The other thing is the Homomonument a few yards further south of the Westerkerk church: a monument to all gays and lesbians persecuted by the Nazis and others. It consists of three parts, all in the shape of triangles made of pink granite (and forming a large triangle as a whole), an allusion to the pink triangle the Nazis made homosexual inmates wear in the concentration camps. One of the triangles protrudes into the Keizersgracht canal and this kind-of platform serves as the main "shrine" part of the whole complex. It is here that flowers are laid down in memory of those who perished as a consequence of  persecution (or of AIDS). Two text plaques, one by the canal, one on the square provide some information. The site is also a place of gay gatherings, but otherwise serves mainly for quiet contemplation. It's one of the world's most significant sites of its kind.

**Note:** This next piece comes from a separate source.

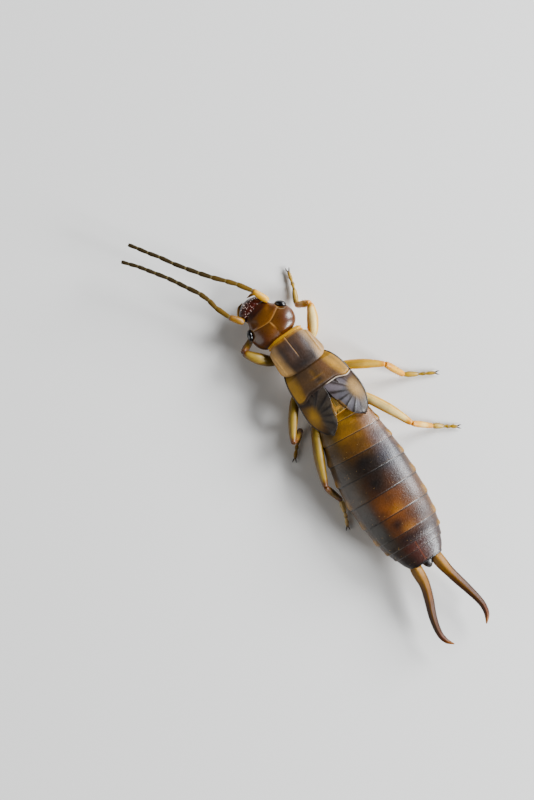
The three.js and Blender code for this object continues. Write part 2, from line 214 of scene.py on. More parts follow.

Further afield: at the Anne Frank House you can (for 0.50 EUR) pick up a brochure/map that describes a WWII historical walking trail entitled "persecution and resistance in Amsterdam" – it roughly goes along the course of tram line 14, which makes it easier to skip bits. At most of the actual sites that the trail goes past there is nothing much (if anything at all) still to be seen today of what their historical significance was about. E.g. a building into which a warplane had crashed, but which has been completely repaired, or the former border of the Jewish quarter … so it remains quite abstract. It does, however, also include the deportation memorial site of the Hollandsche Schouwburg, the large Jewish Historical Museum, as well as a few monuments. Most significantly, it ends at the Dutch Resistance Museum. This offers the kind of rich information about the historical background that is somewhat scant at the Anne Frank House – so it makes a perfect combination, whether independently or as the other-end part of the trail.
Combinations with non-dark destinations: see Amsterdam.